This article posting is from “The Profitable Practice” website and has some great information about medical billing.
Medical billing reports are essential for diagnosing the health of a medical practice, and can save practitioners significant time and money. Reports can give insights into how a practice is performing on important revenue cycle metrics, whether its claims are being paid in a timely fashion and and how insurance carriers are reimbursing practitioners for various procedures.
A recent report from medical billing software review website Software Advice delves into three key medical billing reports that practices should be running regularly.

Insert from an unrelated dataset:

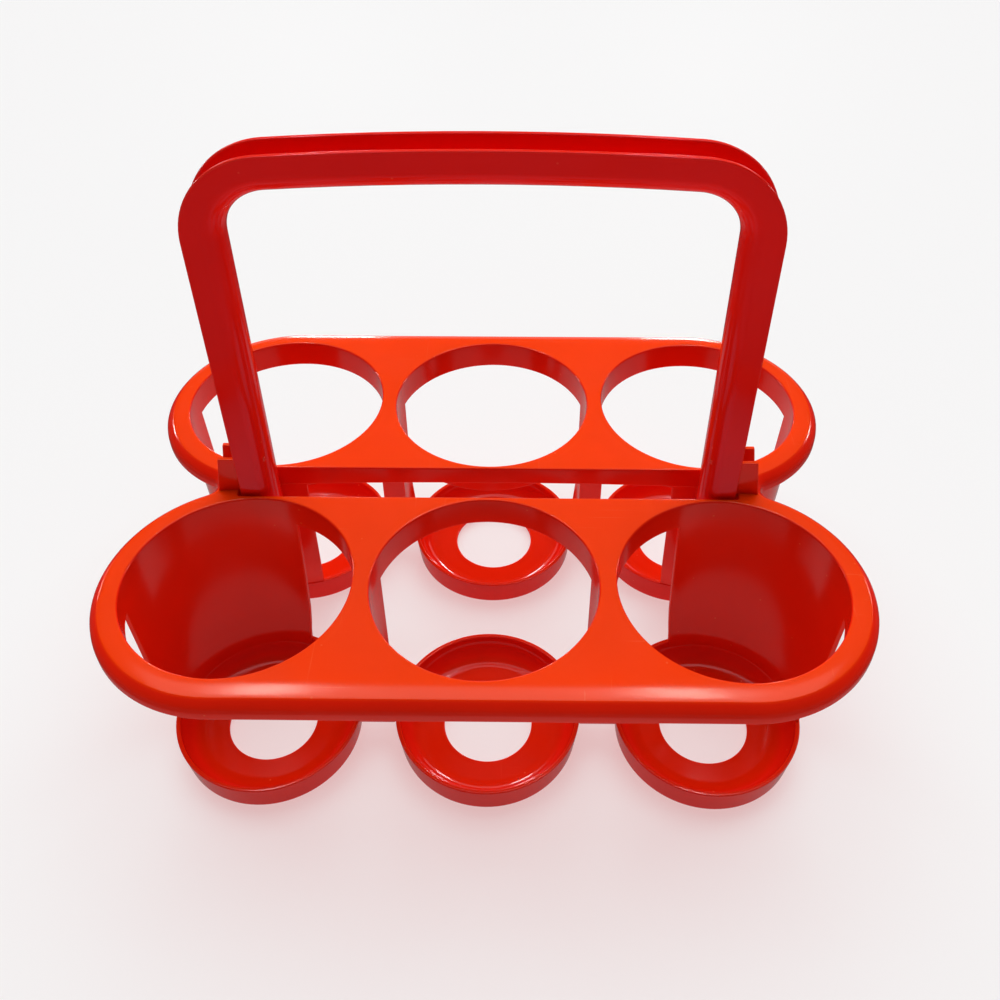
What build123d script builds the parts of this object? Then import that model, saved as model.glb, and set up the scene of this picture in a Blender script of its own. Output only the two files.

Accounts Receivable Aging Report
Although the Accounts Receivable Aging Report is one of the most basic, it’s also one of the most critical. This report tracks claims in detail; it can be used to find and confront payment issues.
For example, a practice can look at historical data in the report to determine an average time it takes their claims to be paid. They can then find “red flags,” or claims still unpaid after the average number of days. A user looking at the report can delve deeper into problem areas to shed light on what’s causing problems and what recurring issues may need to be addressed.
Key Performance Indicators Report
A Key Performance Indicators Report will track a practice’s most important metrics, such as number of procedures, collections and charges. This is the report that provides the best high-level view of a practice’s overall financial state. Tracking key metrics over time will allow practices to make appropriate projections and identify growth opportunities.
Because it tracks collections by CPT code, the report also allows practices to identify their most profitable encounters and CPT codes. This knowledge could even shed insight into how and to whom practices should market themselves.
Top Carrier/Insurance Analysis Report
A Top Carrier/Insurance Analysis Report tracks collections, payments and CPT codes from a practice’s top ten carriers. This lets practices compare reimbursement across carriers, an important way to monitor the financial health of a practice in terms of its top revenue sources.
This report can also be a useful tool in negotiating contracts with payers. And, if a practice identifies a carrier that is paying significantly less than others for the same CPT codes, they may even choose to drop that carrier. Though this is option seems unattractive to many practices, experts suggest dropping under-paying carriers can save a practice as much as $50,000 per year.
Medical billing software that can generate these reports automatically can save a practice tremendous time and effort as well as shedding invaluable insights into its financial goings-on. Running these three key reports will allow practices to keep a finger on the pulse of its financials, and ultimately bolster its bottom line.